Demeritte went from buried in the Braves system to a part of the Tigers big league roster immediately upon being traded for closer Shane Greene. The 24 year old was part of the Triple-A power surge this season (20 homers in 339 at-bats), but he had amassed just 57 long balls across the previous three seasons. Strikeouts are going to be a huge problem for someone who regularly logs a whiff rate above 30%, and he can be counted on for a low batting average. The slugger has little speed to offer, and he should sit on waivers in mixed formats while he attempts to assert his power profile in the American League’s worst lineup.

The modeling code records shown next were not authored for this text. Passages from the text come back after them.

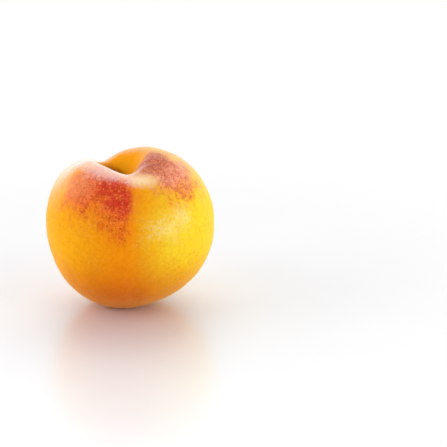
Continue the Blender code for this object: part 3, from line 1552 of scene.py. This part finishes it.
@dataclass(frozen=True)
class PhotoCamera:
    """The photograph's camera, which looks along +Y and a little down.

    Attributes:
        elevation: How far it looks down, in radians.
        lens: Its focal length, in millimetres.
        sensor: The width of its sensor, in millimetres.
        distance: How far it stands from its target, in metres.
        target: The point that it looks at, in metres.
        nearest: The nearest distance that it sees, in metres.
    """

    elevation: float = math.radians(18.34)
    lens: float = 120.0
    sensor: float = 36.0
    distance: float = 0.6667
    target: Triple = (0.0416, 0.00036, 0.03707)
    nearest: float = 10.0 * MM

    def build(self) -> bpy.types.Object:
        """Makes the camera and gives it to the scene.

        Returns:
            The camera.
        """
        data = bpy.data.cameras.new("camera")
        data.lens = self.lens
        data.sensor_width = self.sensor
        data.clip_start = self.nearest
        camera = bpy.data.objects.new("camera", data)
        back = Vector((0.0, -math.cos(self.elevation), math.sin(self.elevation)))
        camera.location = Vector(self.target) + back * self.distance
        camera.rotation_euler = (math.pi / 2 - self.elevation, 0.0, 0.0)
        bpy.context.scene.collection.objects.link(camera)
        bpy.context.scene.camera = camera
        return camera


@dataclass(frozen=True)
class Studio:
    """The floor, the lamps, the surround and the camera."""

    floor: Floor = Floor()
    surround: Surround = Surround()
    camera: PhotoCamera = PhotoCamera()
    lamps: tuple[SoftBox, ...] = (
        SoftBox("key_lamp", (0.0, 0.60, 0.80), (0.0, 0.0, 0.03), 0.8, 3.2),
        SoftBox("left_lamp", (-0.85, -0.25, 0.30), (0.0, 0.0, 0.04), 0.5, 3.0),
        SoftBox("right_lamp", (0.76, -0.42, 0.20), (0.0, 0.0, 0.04), 0.35, 2.7),
    )

    def build(self) -> None:
        """Makes the whole stage."""
        self.floor.build()
        self.surround.build()
        self.camera.build()
        for lamp in self.lamps:
            lamp.build()
        bpy.context.scene.view_settings.view_transform = "Standard"
        log.info("studio: floor, surround, camera and %d lamps", len(self.lamps))


def report(piece: bpy.types.Object) -> None:
    """Logs a piece's name and how many faces it has."""
    log.info("%s: %d faces", piece.name, len(piece.data.polygons))


def main() -> None:
    """Builds the studio and the fruit."""
    logging.basicConfig(level=logging.INFO, format="%(name)s: %(message)s")
    Studio().build()
    skin = Skin(FruitSizes(), SkinFinish())
    skin_piece = skin.build()
    down = Down(HairSizes(), DownFinish())
    hair_pieces = [down.build(zone, skin_piece) for zone in Zone]
    skin.dress(skin_piece)
    report(skin_piece)
    for piece in hair_pieces:
        down.dress(piece)
        report(piece)


if __name__ == "__main__":
    main()
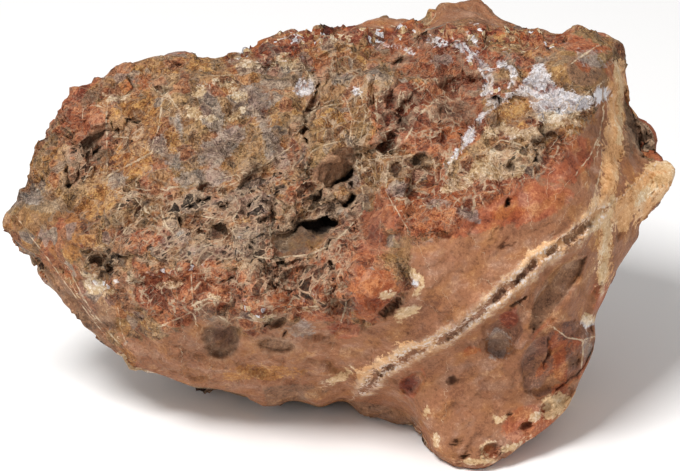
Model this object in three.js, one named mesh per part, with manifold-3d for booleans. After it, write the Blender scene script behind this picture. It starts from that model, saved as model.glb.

Trent Grisham, OF, Brewers

Unlike Demeritte, Grisham has generated a bit of Yahoo buzz (10% rostered). The 22 year old is one of Milwaukee’s top position-player prospects, and his skills have been superb this season. He accumulated nearly as many walks (67) as whiffs (72) in the Minors this year, which is typically a great sign for future success. And his eye-popping .381 average across 158 Triple-A at-bats came with a .384 BABIP that is a little high but not completely absurd. Grisham hits plenty of fly balls (typically over 40%), and we all know that Miller Park is a great venue to showcase power skills. Overall, Grisham is definitely someone to monitor while we wait to find out how regularly he will be used on a crowded Brewers roster.

Adam Duvall, OF, Braves

With veteran Nick Markakis on the IL for several weeks and rookie Austin Riley enduring some struggles, Duvall is getting a chance to put himself back on the mixed-league radar. The 30 year old was beating up on Triple-A hurlers to the tune to 29 homers and 84 RBI across 347 at-bats, which will surely remind gamers of the version of Duvall who collected 64 long balls and 202 RBI across 2016-17. Duvall cut his strikeout rate to 20.4% in Triple-A (career 27.2 strikeout rate in the Majors), and he had logged a lofty 51.7% fly ball rate. Overall, Duvall seems to be what he has always been: A potent power source who offers no speed and could hurt your batting average. I’ll leave it up to the individual gamer to look at their standings and decide if he meets their stretch-run needs.

Dustin May, SP, Dodgers

First off, “Gingergaard” is instantly one of the best nicknames in baseball. But beyond a cool moniker, there is a lot to like about May. The first thing I noticed is solid control, which includes a 2.3 BB/9 rate in Double-A this season and a 2.7 mark in Triple-A. And although his swing-and-miss skills won’t remind anyone of Syndergaard, May managed to accumulate enough Minor League whiffs this year (110 SO, 106.2 IP) to suggest that he can produce a K/9 rate of 8.0 or better as a rookie. Fantasy gamers should be stoked to know that May is an extreme ground ball pitcher, and we need to give Dodgers hurlers the benefit of the doubt. After all, any starter who is fortunate enough to join this rotation gets to enjoy a pitcher-friendly home park and the support of the best team in the National League. While May is certainly no lock to remain in the rotation, he is a must-roster player for the moment.

Without accounting for the needs of individual fantasy rosters, my priority order for this five-some is: Bichette, May, Duvall, Grisham, and Demeritte.